Generally speaking, there is no
one-size-fits-all system. Based on the individual needs and
type of well and type of lift, the systems can be customized
to maximize the results. One specialized application where
it has shown to be effective is in the monitoring of remote
locations. Not only are there significant labor savings in
receiving data and controlling wells at a central location,
but also when a problem occurs, the person dispatched to
solve the problem arrives equipped to take the appropriate
action. Another example of a specialized smart system is
Kerr-McGee's utilization of smart, wireless, multi-well,
plunger controllers in the Wattenberg field of Colorado,
with the capability of controlling and allocating natural
gas and oil volumes while providing real-time well tests.

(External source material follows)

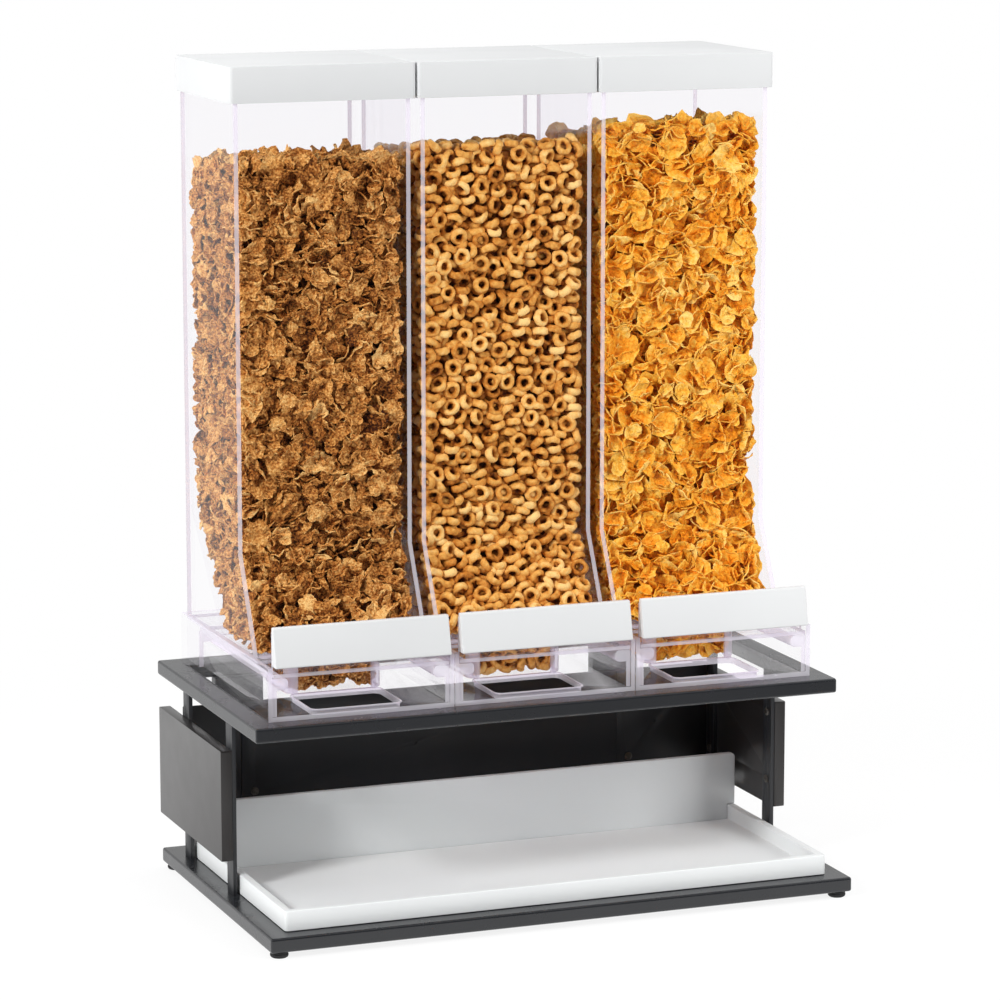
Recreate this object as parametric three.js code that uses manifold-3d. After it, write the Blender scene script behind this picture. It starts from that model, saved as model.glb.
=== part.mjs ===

The controller adjusts the plungers in response to line
pressure and coordinates the on and off time to share one
separator with a number of wells, one at a time. And
finally, a unique system of controls has been installed at a
steam flood pilot in the Powder River Basin. This system
monitors and controls the steam generator, injection wells
and producing wells from a central location to optimize
production and update a 3-D reservoir model.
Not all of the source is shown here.